The deal with Arrows is not believed to be worth a great deal of money, although it may be that Arrows is hoping that once Virgin gets a taste for Grand Prix racing it will increase its involvement in the sport.

Virgin Records is unrelated to Richard Branson's Virgin Group - which now includes airlines, train services, retirement funds, record stores, drinks companies and even markets condoms. Branson founded Virgin Records in 1973 and it was the foundation for his later successes, but he sold the company in 1992 for $960m to the giant EMI organization. Branson is now in competition with his original record company having established a new record label called V2 Music.

While the deal will not do much for the Arrows budget it will help the Prince's credibility and he continues to say that there will be "a big surprise" at the San Marino Grand Prix at the end of the month.

The Prince claims that he is trying to attract a new type of sponsor to F1 and hopes to be able to find money in Africa, the Middle East and the United States of America and his recent comment that the next Michael Schumacher might be black has led to speculation that he will try to put a black racing driver in the car as soon as possible. The Anglo-Danish Formula 3000 racer Jason Watt is the only black driver in action in top level international racing at the moment.

If the Prince's San Marino surprise is a sponsorship deal it makes no sense at all to have missed the first two races of the season. One possibility that should not be overlooked is that he could announce plans for the team to be floated on the LondonÊStock Exchange. If that happened it would be the first F1 team to go public.

Together Malik and his partner Morgan Grenfell Private Equity Ltd. own 70% of the team.
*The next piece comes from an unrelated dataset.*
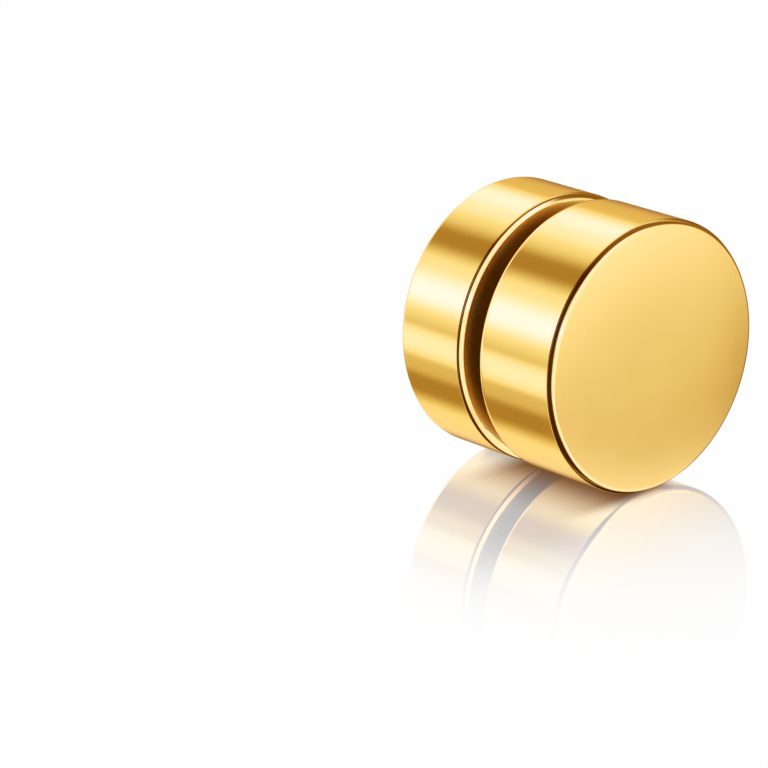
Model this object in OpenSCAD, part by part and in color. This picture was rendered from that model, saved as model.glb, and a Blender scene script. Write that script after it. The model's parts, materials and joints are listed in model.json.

When the deal was announced the Prince said the team was valued at $175m but, judging by the state of Arrows in Australia, not much money was invested as a result of the deal. It may be that this original deal was designed simply to put a price tag on the team in preparation for a flotation and that Prince Malik and MGPE only invested a small amount - to buy out other shareholders, pay debts and keep the team running - and now intend to pay for the purchase with the profits raised from the public sale of shares. Such a deal would leave Tom Walkinshaw with both money and control of the team - which is what he set out to achieve.

MGPE, it should be noted, is a venture capitalist company but its speciality is taking small companies to the stock markets and profiting from the flotations.